## Brief:
Reproduce each line exactly.
=== Dataset ===
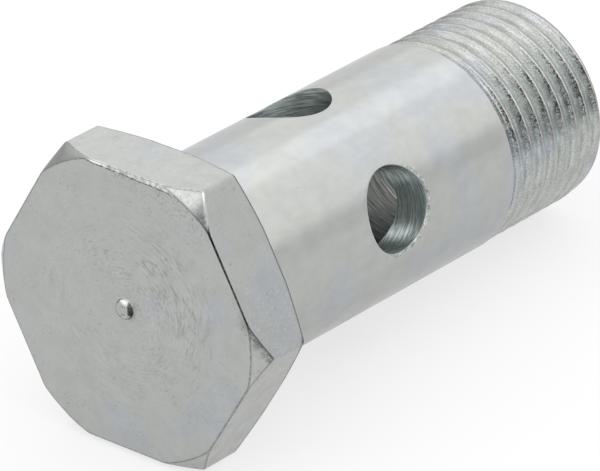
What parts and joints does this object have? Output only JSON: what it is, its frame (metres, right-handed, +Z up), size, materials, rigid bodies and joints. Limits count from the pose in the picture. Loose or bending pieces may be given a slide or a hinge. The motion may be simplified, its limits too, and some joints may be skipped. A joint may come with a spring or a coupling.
{
  "type": "hollow banjo bolt",
  "caption": "Hexagon-headed hollow bolt for hydraulic ring fittings: plain shank crossed by drillings at one level, fine thread and blind axial bore.",
  "frame": {"origin": "middle of the footprint on the ground, with the bolt lying on one flat of its head and on its thread", "axes": "+Z up; +X along the bolt from head to thread, seen from above"},
  "size_m": [0.0514, 0.0278, 0.0243],
  "materials": {
    "zinc_plated_steel": "bright zinc plate over turned steel, satin"
  },
  "bodies": {
    "root": {"banjo_bolt": "zinc_plated_steel"}
  },
  "joints": []
}
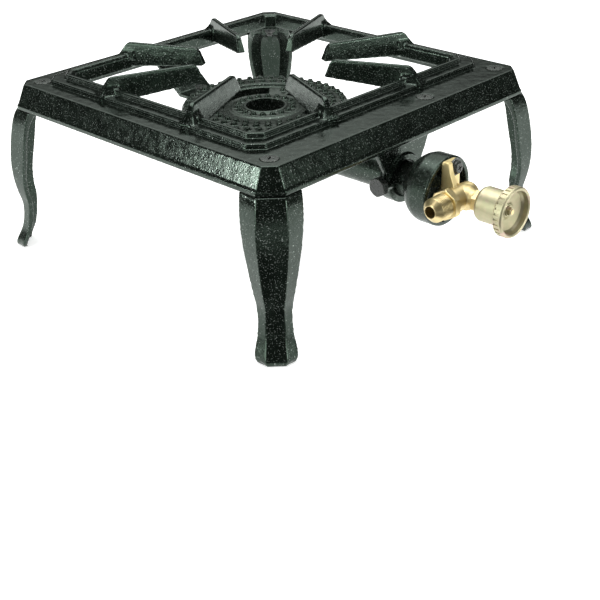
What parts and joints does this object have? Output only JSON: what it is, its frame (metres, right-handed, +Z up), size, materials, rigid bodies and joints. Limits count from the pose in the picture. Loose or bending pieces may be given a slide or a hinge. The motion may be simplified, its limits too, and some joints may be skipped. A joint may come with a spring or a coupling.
{
  "type": "propane burner stand",
  "caption": "Low square cast-iron stand on four curved corner legs, with pot supports round an open middle, a hanging gas burner, and a brass needle valve with a handwheel at the front.",
  "frame": {"origin": "on the floor, under the middle of the whole footprint (feet and handwheel)", "axes": "+Z up; -Y towards the valve and handwheel (front); +X to the right as seen from the front, so the gas inlet points along -X"},
  "size_m": [0.339, 0.4229, 0.1656],
  "materials": {
    "black_cast_iron": "glossy black enamel on a rough casting",
    "black_steel": "black, semi-gloss",
    "brass": "machined, satin",
    "zinc_plated_steel": "yellow zinc plating",
    "seal_rubber": "matte"
  },
  "bodies": {
    "stand": {"bonnet_nut": "brass", "burner_casting": "black_cast_iron", "burner_hanger": "black_cast_iron", "clamp_bolt": "black_steel", "corner_nuts": "black_steel", "corner_screws": "black_steel", "corner_washers": "black_steel", "gas_orifice": "brass", "hanger_nut": "black_steel", "hanger_screw": "black_steel", "inlet_flare_fitting": "brass", "leg_back_left": "black_cast_iron", "leg_back_right": "black_cast_iron", "leg_front_left": "black_cast_iron", "leg_front_right": "black_cast_iron", "rear_strap": "black_cast_iron", "strap_bolt": "black_steel", "strap_bolt_nut": "black_steel", "strap_screw": "black_steel", "strap_screw_nut": "black_steel", "top_frame": "black_cast_iron", "valve_body": "brass", "valve_mount_screw": "black_steel", "valve_mount_washer": "black_steel"},
    "seal_ring": {"stem_seal_ring": "seal_rubber"},
    "handwheel": {"valve_stem": "brass", "handwheel": "zinc_plated_steel", "wheel_washer": "zinc_plated_steel", "wheel_nut": "zinc_plated_steel"}
  },
  "joints": [
    {"name": "stem_travel", "type": "slide", "parent": "stand", "child": "seal_ring", "axis": [0, -1, 0], "range_m": [0, 0.0032]},
    {"name": "handwheel_turn", "type": "hinge", "parent": "seal_ring", "child": "handwheel", "pos_m": [0, -0.2047, 0.0942], "axis": [0, -1, 0], "range_deg": [0, 900]}
  ],
  "couplings": [
    {"joint": "stem_travel", "follows": "handwheel_turn", "m_per_rad": 0.00019894}
  ]
}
===
## Output for this task:
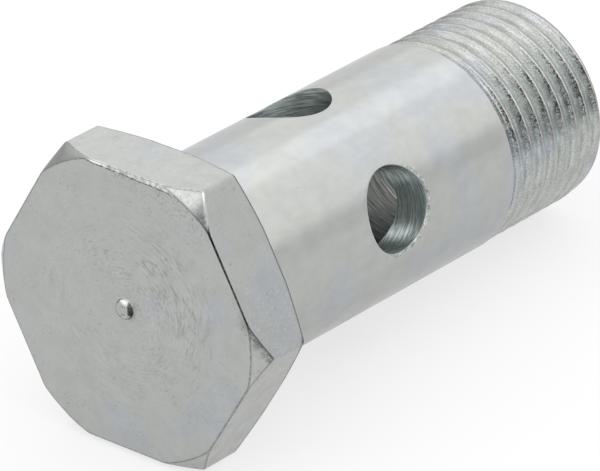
What parts and joints does this object have? Output only JSON: what it is, its frame (metres, right-handed, +Z up), size, materials, rigid bodies and joints. Limits count from the pose in the picture. Loose or bending pieces may be given a slide or a hinge. The motion may be simplified, its limits too, and some joints may be skipped. A joint may come with a spring or a coupling.
{
  "type": "hollow banjo bolt",
  "caption": "Hexagon-headed hollow bolt for hydraulic ring fittings: plain shank crossed by drillings at one level, fine thread and blind axial bore.",
  "frame": {"origin": "middle of the footprint on the ground, with the bolt lying on one flat of its head and on its thread", "axes": "+Z up; +X along the bolt from head to thread, seen from above"},
  "size_m": [0.0514, 0.0278, 0.0243],
  "materials": {
    "zinc_plated_steel": "bright zinc plate over turned steel, satin"
  },
  "bodies": {
    "root": {"banjo_bolt": "zinc_plated_steel"}
  },
  "joints": []
}
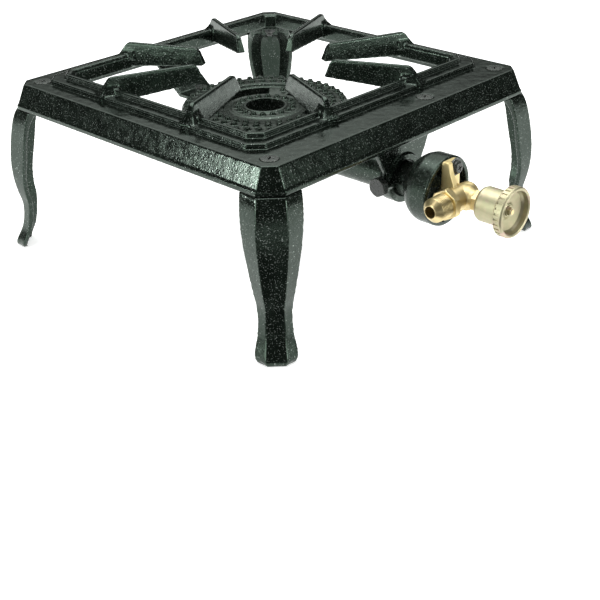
What parts and joints does this object have? Output only JSON: what it is, its frame (metres, right-handed, +Z up), size, materials, rigid bodies and joints. Limits count from the pose in the picture. Loose or bending pieces may be given a slide or a hinge. The motion may be simplified, its limits too, and some joints may be skipped. A joint may come with a spring or a coupling.
{
  "type": "propane burner stand",
  "caption": "Low square cast-iron stand on four curved corner legs, with pot supports round an open middle, a hanging gas burner, and a brass needle valve with a handwheel at the front.",
  "frame": {"origin": "on the floor, under the middle of the whole footprint (feet and handwheel)", "axes": "+Z up; -Y towards the valve and handwheel (front); +X to the right as seen from the front, so the gas inlet points along -X"},
  "size_m": [0.339, 0.4229, 0.1656],
  "materials": {
    "black_cast_iron": "glossy black enamel on a rough casting",
    "black_steel": "black, semi-gloss",
    "brass": "machined, satin",
    "zinc_plated_steel": "yellow zinc plating",
    "seal_rubber": "matte"
  },
  "bodies": {
    "stand": {"bonnet_nut": "brass", "burner_casting": "black_cast_iron", "burner_hanger": "black_cast_iron", "clamp_bolt": "black_steel", "corner_nuts": "black_steel", "corner_screws": "black_steel", "corner_washers": "black_steel", "gas_orifice": "brass", "hanger_nut": "black_steel", "hanger_screw": "black_steel", "inlet_flare_fitting": "brass", "leg_back_left": "black_cast_iron", "leg_back_right": "black_cast_iron", "leg_front_left": "black_cast_iron", "leg_front_right": "black_cast_iron", "rear_strap": "black_cast_iron", "strap_bolt": "black_steel", "strap_bolt_nut": "black_steel", "strap_screw": "black_steel", "strap_screw_nut": "black_steel", "top_frame": "black_cast_iron", "valve_body": "brass", "valve_mount_screw": "black_steel", "valve_mount_washer": "black_steel"},
    "seal_ring": {"stem_seal_ring": "seal_rubber"},
    "handwheel": {"valve_stem": "brass", "handwheel": "zinc_plated_steel", "wheel_washer": "zinc_plated_steel", "wheel_nut": "zinc_plated_steel"}
  },
  "joints": [
    {"name": "stem_travel", "type": "slide", "parent": "stand", "child": "seal_ring", "axis": [0, -1, 0], "range_m": [0, 0.0032]},
    {"name": "handwheel_turn", "type": "hinge", "parent": "seal_ring", "child": "handwheel", "pos_m": [0, -0.2047, 0.0942], "axis": [0, -1, 0], "range_deg": [0, 900]}
  ],
  "couplings": [
    {"joint": "stem_travel", "follows": "handwheel_turn", "m_per_rad": 0.00019894}
  ]
}